→ Raw data
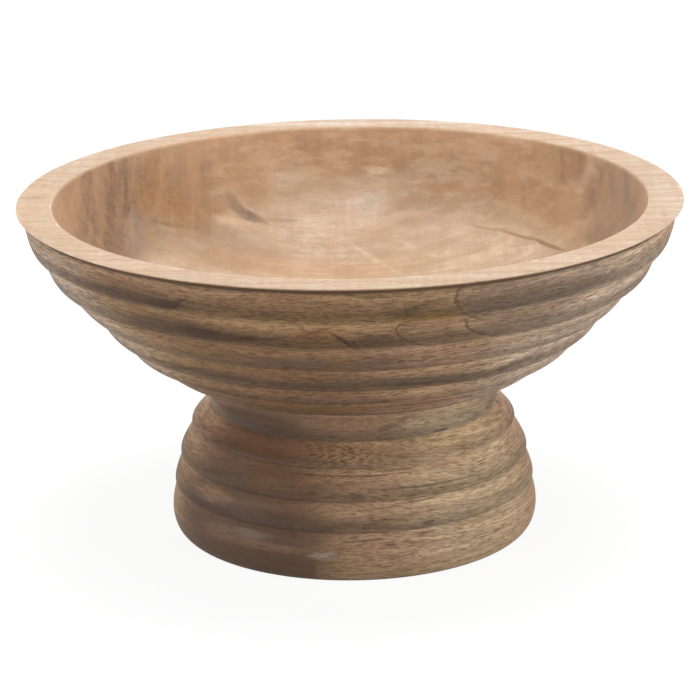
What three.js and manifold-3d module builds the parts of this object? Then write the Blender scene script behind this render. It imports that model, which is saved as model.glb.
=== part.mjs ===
// Footed wooden bowl: a ridged turned bowl on a turned, beaded foot, joined by a short round spigot,
// glue and three wood screws. Millimetres, +Z up. The foot's underside stands on z = 0 and the
// turning axis is the Z axis.
import * as THREE from 'three';
import { mergeVertices } from 'three/addons/utils/BufferGeometryUtils.js';
import Module from 'manifold-3d';

const wasm = await Module();
wasm.setup();

// Overall sizes
const overallHeight = 157.8;
const rimDiameter = 305;
const footDiameter = 170.4;

// Flats round each turned piece and each screw
const turnedSides = 60;
const screwSides = 16;

// Glue line between the bowl and the foot, and the air round each screw
const glueGap = 0.3;
const screwGap = 0.3;

// Bowl: rim
const rimWidth = 15.9;
const rimInnerEase = 1.2;
const lipSetback = 3.7;
const lipDrop = 2.5;
const shoulderProud = 0.8;
const shoulderDrop = 0.7;

// Bowl: underside and floor. lowestRidgeProud is how far the lowest ridge ends outside the neck.
const undersideHeight = 77.6;
const lowestRidgeProud = 10.9;
const floorThickness = 18.4;

// Bowl: ridges from the lip down. inward and downward are each ridge's part of the way from the
// shoulder under the lip to the underside. swell is how far the face bulges from a straight line,
// and lean is how far along that line the bulge is pulled.
const ridges = [
  { inward: 20, downward: 34, swell: 3.3, lean: 1.3 },
  { inward: 26, downward: 39, swell: 3.1, lean: 1.1 },
  { inward: 42, downward: 38, swell: 3.0, lean: 0.9 },
  { inward: 30, downward: 35, swell: 2.8, lean: 0.65 },
  { inward: 29, downward: 23, swell: 2.3, lean: 0.75 },
  { inward: 53, downward: 31, swell: 2.0, lean: 0.6 },
];

// Bowl: how full the inside is, as a share of its radius and depth. The first pull sets how steeply
// the wall leaves the rim, the second how wide the floor is.
const wallPull = { across: 0.94, down: 0.61 };
const floorPull = { across: 0.67 };

// Foot: heights from the table and diameters
const neckDiameter = 131;
const neckFlare = 1.1;
const neckHollow = 0.4;
const beadsTopHeight = 61.4;
const bandTopHeight = 24.2;
const bandTopSetback = 2.7;
const bandWidestHeight = 12.8;
const bandRoundHeight = 10.7;
const bandRoundDepth = 7.3;
const bandRoundFullness = 0.92;
const bandSwell = 0.3;

// Foot: beads from the neck down. outward and downward are each bead's part of the way from the
// neck to the base band, and swell is how far it bulges.
const beads = [
  { outward: 45, downward: 27, swell: 2.2 },
  { outward: 35, downward: 37, swell: 1.9 },
  { outward: 20, downward: 36, swell: 1.5 },
];
const beadLean = 1.2;

// Foot: hollow underneath. standWidth is the flat ring that it stands on, and the hollow narrows by
// hollowTaper all round on its way up.
const standWidth = 15.9;
const hollowTaper = 18;
const hollowDepth = 43;
const hollowCornerRadius = 9;

// Spigot on the foot, set in from the neck's edge and seated in the bowl's recess
const spigotSetback = 17.5;
const spigotHeight = 4;

// Wood screws: countersunk, driven up from the hollow's ceiling. screwInset is how far they stand
// in from the ceiling's edge, and screwBite is how deep they reach into the bowl.
const screwCount = 3;
const screwInset = 16;
const screwBite = 9.3;
const screwDiameter = 4.5;
const screwHeadDiameter = 9;
const screwHeadEdge = 0.4;
const screwHeadSunk = 0.2;
const screwShankLength = 18;
const screwThreadRings = 9;
const screwThreadDepth = 0.6;
const screwTipLength = 5;
const crossSlotLength = 4.6;
const crossSlotWidth = 1.1;
const crossSlotDepth = 1.6;

// Sizes that follow from the ones above
const standEdgeRadius = footDiameter / 2 - bandRoundDepth;
const hollowMouthRadius = standEdgeRadius - standWidth;
const hollowCeilingRadius = hollowMouthRadius - hollowTaper;
const footSeatHeight = undersideHeight - glueGap;
const neckRadius = neckDiameter / 2;
const spigotRadius = neckRadius - spigotSetback;
const spigotTopHeight = undersideHeight + spigotHeight;
const recessTopHeight = spigotTopHeight + glueGap;
const screwHeadHeight = hollowDepth + screwHeadSunk;
const screwLength = recessTopHeight + screwBite - screwHeadHeight;

// Where along a face an even bulge is greatest
const midway = 0.5;

// Points closer than this are one corner of a solid
const sameCorner = 1e-4;

// Steps along each curve
const faceSteps = 3;
const ridgeSteps = 6;
const beadSteps = 6;
const insideSteps = 11;

const point = (radius, height) => new THREE.Vector2(radius, height);

// A curve from one profile point to the next that bulges outward by swell at its middle, or
// leans that bulge towards its end. The first point is left out.
function swollenCurve(from, to, swell, lean, steps) {
  const chord = to.clone().sub(from);
  const outward = point(-chord.y, chord.x).normalize();
  if (outward.x < 0) outward.negate();
  const pull = from.clone().addScaledVector(chord, lean).addScaledVector(outward, 2 * swell);
  return new THREE.QuadraticBezierCurve(from, pull, to).getPoints(steps).slice(1);
}

// A rounded corner between two straight runs
function roundedCorner(before, corner, after, radius, steps) {
  const reach = (other) => Math.min(radius, other.distanceTo(corner) / 2);
  const towards = (other) => other.clone().sub(corner).setLength(reach(other));
  const start = corner.clone().add(towards(before));
  const end = corner.clone().add(towards(after));
  return new THREE.QuadraticBezierCurve(start, corner, end).getPoints(steps);
}

// Where each part of a run ends, when the run is shared out by weight
function sharedStops(start, end, parts, across, down) {
  const total = (key) => parts.reduce((sum, part) => sum + part[key], 0);
  const stop = start.clone();
  return parts.map((part) => {
    stop.x += ((end.x - start.x) * part[across]) / total(across);
    stop.y += ((end.y - start.y) * part[down]) / total(down);
    return stop.clone();
  });
}

// A solid turned round the Z axis from a profile that starts and ends on that axis
function turned(profile, sides) {
  const geometry = new THREE.LatheGeometry(profile, sides);
  geometry.rotateX(Math.PI / 2);
  return solidOf(geometry);
}

// A closed solid from a three.js geometry
function solidOf(geometry) {
  const bare = geometry.clone();
  bare.deleteAttribute('normal');
  bare.deleteAttribute('uv');
  const merged = mergeVertices(bare, sameCorner);
  const corners = merged.getIndex().array;
  const kept = [];
  for (let i = 0; i < corners.length; i += 3) {
    const [a, b, c] = corners.slice(i, i + 3);
    if (a !== b && b !== c && c !== a) kept.push(a, b, c);
  }
  const mesh = new wasm.Mesh({
    numProp: 3,
    vertProperties: new Float32Array(merged.getAttribute('position').array),
    triVerts: new Uint32Array(kept),
  });
  return new wasm.Manifold(mesh);
}

// A three.js geometry from a closed solid
function geometryOf(solid) {
  const { vertProperties, triVerts } = solid.getMesh();
  const geometry = new THREE.BufferGeometry();
  geometry.setAttribute('position', new THREE.BufferAttribute(new Float32Array(vertProperties), 3));
  geometry.setIndex(new THREE.BufferAttribute(new Uint32Array(triVerts), 1));
  geometry.computeVertexNormals();
  return geometry;
}

// Ridged outside of the bowl, from the lip down to the flat underside
function ridgedOutside() {
  const rimEdge = point(rimDiameter / 2, overallHeight);
  const undercut = point(rimEdge.x - lipSetback, rimEdge.y - lipDrop);
  const shoulder = point(undercut.x + shoulderProud, undercut.y - shoulderDrop);
  const lowestEnd = point(neckRadius + lowestRidgeProud, undersideHeight);
  const profile = [rimEdge, undercut, shoulder];
  let top = shoulder;
  sharedStops(shoulder, lowestEnd, ridges, 'inward', 'downward').forEach((stop, i) => {
    profile.push(...swollenCurve(top, stop, ridges[i].swell, ridges[i].lean, ridgeSteps));
    top = stop;
  });
  return profile;
}

// Smooth inside of the bowl, from the rim down to the middle of the floor
function smoothInside() {
  const innerRadius = rimDiameter / 2 - rimWidth;
  const floorHeight = undersideHeight + floorThickness;
  const depth = overallHeight - floorHeight;
  const easeTop = point(innerRadius, overallHeight);
  const easeFoot = point(innerRadius - rimInnerEase / 2, overallHeight - rimInnerEase);
  const wall = new THREE.CubicBezierCurve(
    easeFoot,
    point(innerRadius * wallPull.across, overallHeight - depth * wallPull.down),
    point(innerRadius * floorPull.across, floorHeight),
    point(0, floorHeight),
  );
  return [easeTop, ...wall.getPoints(insideSteps)];
}

function bowlProfile() {
  const recessRadius = spigotRadius + glueGap;
  const recess = [
    point(recessRadius, undersideHeight),
    point(recessRadius, recessTopHeight),
    point(0, recessTopHeight),
  ];
  return [...smoothInside().reverse(), ...ridgedOutside(), ...recess].reverse();
}

// Outside of the foot, from the neck's top down to where it stands
function beadedOutside() {
  const neckTop = point(neckRadius, footSeatHeight);
  const beadsTop = point(neckRadius + neckFlare, beadsTopHeight);
  const bandTop = point(footDiameter / 2 - bandTopSetback, bandTopHeight);
  const bandWidest = point(footDiameter / 2, bandWidestHeight);
  const bandRoundTop = point(footDiameter / 2, bandRoundHeight);
  const standEdge = point(standEdgeRadius, 0);
  const profile = [neckTop, ...swollenCurve(neckTop, beadsTop, -neckHollow, midway, faceSteps)];
  let top = beadsTop;
  sharedStops(beadsTop, bandTop, beads, 'outward', 'downward').forEach((stop, i) => {
    profile.push(...swollenCurve(top, stop, beads[i].swell, beadLean, beadSteps));
    top = stop;
  });
  profile.push(...swollenCurve(bandTop, bandWidest, bandSwell, midway, faceSteps));
  const roundPull = point(
    standEdge.x + bandRoundDepth * bandRoundFullness,
    bandRoundHeight * (1 - bandRoundFullness),
  );
  profile.push(...new THREE.QuadraticBezierCurve(bandRoundTop, roundPull, standEdge).getPoints(beadSteps));
  return profile;
}

// Hollow under the foot, from its mouth up to the middle of its ceiling
function footHollow() {
  const mouth = point(hollowMouthRadius, 0);
  const corner = point(hollowCeilingRadius, hollowDepth);
  const middle = point(0, hollowDepth);
  return [mouth, ...roundedCorner(mouth, corner, middle, hollowCornerRadius, beadSteps), middle];
}

function footProfile() {
  const spigot = [
    point(0, spigotTopHeight),
    point(spigotRadius, spigotTopHeight),
    point(spigotRadius, footSeatHeight),
  ];
  return [...spigot, ...beadedOutside(), ...footHollow()].reverse();
}

// A countersunk wood screw along +Z, its head's face at z = 0, its thread drawn as rings
function screwSolid() {
  const headRadius = screwHeadDiameter / 2;
  const shankRadius = screwDiameter / 2;
  const rootRadius = shankRadius - screwThreadDepth;
  const coneTop = screwHeadEdge + headRadius - shankRadius;
  const pitch = (screwLength - screwShankLength - screwTipLength) / screwThreadRings;
  const profile = [point(0, 0), point(headRadius, 0), point(headRadius, screwHeadEdge)];
  profile.push(point(shankRadius, coneTop), point(shankRadius, screwShankLength));
  for (let ring = 0; ring < screwThreadRings; ring += 1) {
    const ringStart = screwShankLength + ring * pitch;
    profile.push(point(rootRadius, ringStart + pitch / 3));
    profile.push(point(shankRadius, ringStart + pitch));
  }
  profile.push(point(0, screwLength));
  const slotA = solidOf(new THREE.BoxGeometry(crossSlotLength, crossSlotWidth, 2 * crossSlotDepth));
  const slotB = solidOf(new THREE.BoxGeometry(crossSlotWidth, crossSlotLength, 2 * crossSlotDepth));
  return turned(profile, screwSides).subtract(slotA.add(slotB));
}

// The room that one screw takes up in the wood, a screwGap larger than the screw all round. Below
// the head it runs on down, so that it opens into the hollow.
function screwRoom() {
  const headRadius = screwHeadDiameter / 2 + screwGap;
  const shankRadius = screwDiameter / 2 + screwGap;
  const coneTop = screwHeadEdge + headRadius - shankRadius;
  const openEnd = -screwHeadDiameter;
  return turned(
    [
      point(0, openEnd),
      point(headRadius, openEnd),
      point(headRadius, screwHeadEdge),
      point(shankRadius, coneTop),
      point(shankRadius, screwLength + screwGap),
      point(0, screwLength + screwGap),
    ],
    screwSides,
  );
}

const screwSpots = Array.from({ length: screwCount }, (_, i) => {
  const angle = (2 * Math.PI * i) / screwCount + Math.PI / 2;
  const radius = hollowCeilingRadius - screwInset;
  return [radius * Math.cos(angle), radius * Math.sin(angle), screwHeadHeight];
});

function withScrewHoles(solid) {
  return screwSpots.reduce((left, spot) => left.subtract(screwRoom().translate(spot)), solid);
}

const bowlWood = new THREE.MeshStandardMaterial({ color: 0xa08868, roughness: 0.75, metalness: 0 });
const footWood = new THREE.MeshStandardMaterial({ color: 0x8f7355, roughness: 0.75, metalness: 0 });
const screwSteel = new THREE.MeshStandardMaterial({ color: 0xb9b08a, roughness: 0.4, metalness: 1 });

const object = new THREE.Group();

const bowl = new THREE.Mesh(geometryOf(withScrewHoles(turned(bowlProfile(), turnedSides))), bowlWood);
bowl.name = 'bowl';
object.add(bowl);

const foot = new THREE.Mesh(geometryOf(withScrewHoles(turned(footProfile(), turnedSides))), footWood);
foot.name = 'foot';
object.add(foot);

const screwGeometry = geometryOf(screwSolid());
screwSpots.forEach((spot, i) => {
  const screw = new THREE.Mesh(screwGeometry, screwSteel.clone());
  screw.name = `screw_${i + 1}`;
  screw.position.set(...spot);
  object.add(screw);
});

export default object;
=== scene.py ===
import math

import bpy
import numpy as np
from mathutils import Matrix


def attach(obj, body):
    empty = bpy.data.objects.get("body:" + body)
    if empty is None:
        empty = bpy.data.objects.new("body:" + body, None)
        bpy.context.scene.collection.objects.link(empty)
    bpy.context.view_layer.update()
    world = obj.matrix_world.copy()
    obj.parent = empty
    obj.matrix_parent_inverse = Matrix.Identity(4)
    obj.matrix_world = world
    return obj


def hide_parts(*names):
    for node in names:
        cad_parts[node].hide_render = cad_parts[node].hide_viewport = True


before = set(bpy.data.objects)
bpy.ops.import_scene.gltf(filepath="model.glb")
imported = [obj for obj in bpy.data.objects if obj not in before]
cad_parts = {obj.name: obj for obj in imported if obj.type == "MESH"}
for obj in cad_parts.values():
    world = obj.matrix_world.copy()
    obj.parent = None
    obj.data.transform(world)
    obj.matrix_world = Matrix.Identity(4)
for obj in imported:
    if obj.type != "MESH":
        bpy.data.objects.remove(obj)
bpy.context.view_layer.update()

# The bowl
# Turned from one block of pale hardwood with its grain running left to right. The outside is cut
# in six ridges that lap over each other like shingles, under a flat rim with an undercut lip.
MM = 0.001
SIDES = 320
RIM_RADIUS = 152.5
RIM_HEIGHT = 157.8
RIM_WIDTH = 15.9
RIM_EDGE_RADIUS = 0.45
RIM_INNER_EASE = 1.2
LIP_SETBACK = 3.7
LIP_DROP = 2.5
SHOULDER_PROUD = 0.8
SHOULDER_DROP = 0.7
UNDERSIDE_HEIGHT = 77.6
LOWEST_RIDGE_RADIUS = 76.4
FLOOR_HEIGHT = 96.0
RECESS_RADIUS = 48.3
RECESS_HEIGHT = 81.9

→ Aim
Return, please, the lines of the data from the first through the line containing "wasm.setup();", both kept, exactly as they stand and nothing more.

→ Written response
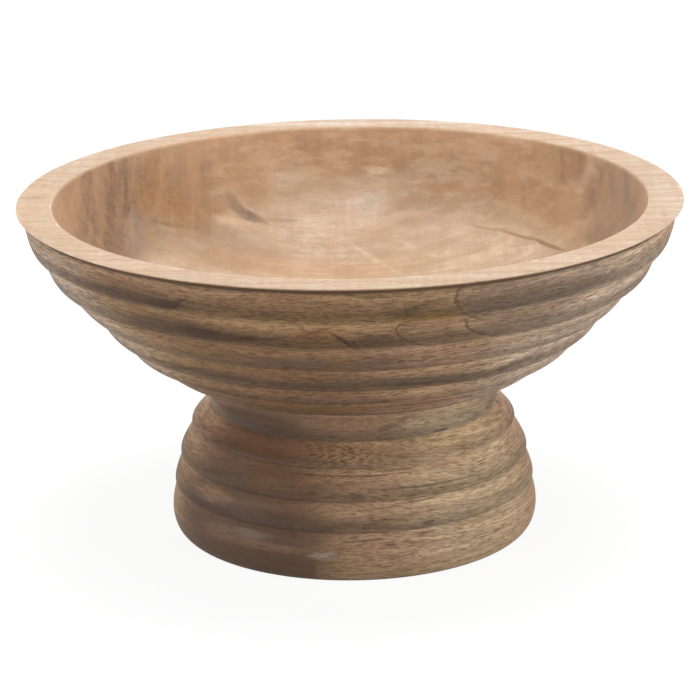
What three.js and manifold-3d module builds the parts of this object? Then write the Blender scene script behind this render. It imports that model, which is saved as model.glb.
=== part.mjs ===
// Footed wooden bowl: a ridged turned bowl on a turned, beaded foot, joined by a short round spigot,
// glue and three wood screws. Millimetres, +Z up. The foot's underside stands on z = 0 and the
// turning axis is the Z axis.
import * as THREE from 'three';
import { mergeVertices } from 'three/addons/utils/BufferGeometryUtils.js';
import Module from 'manifold-3d';

const wasm = await Module();
wasm.setup();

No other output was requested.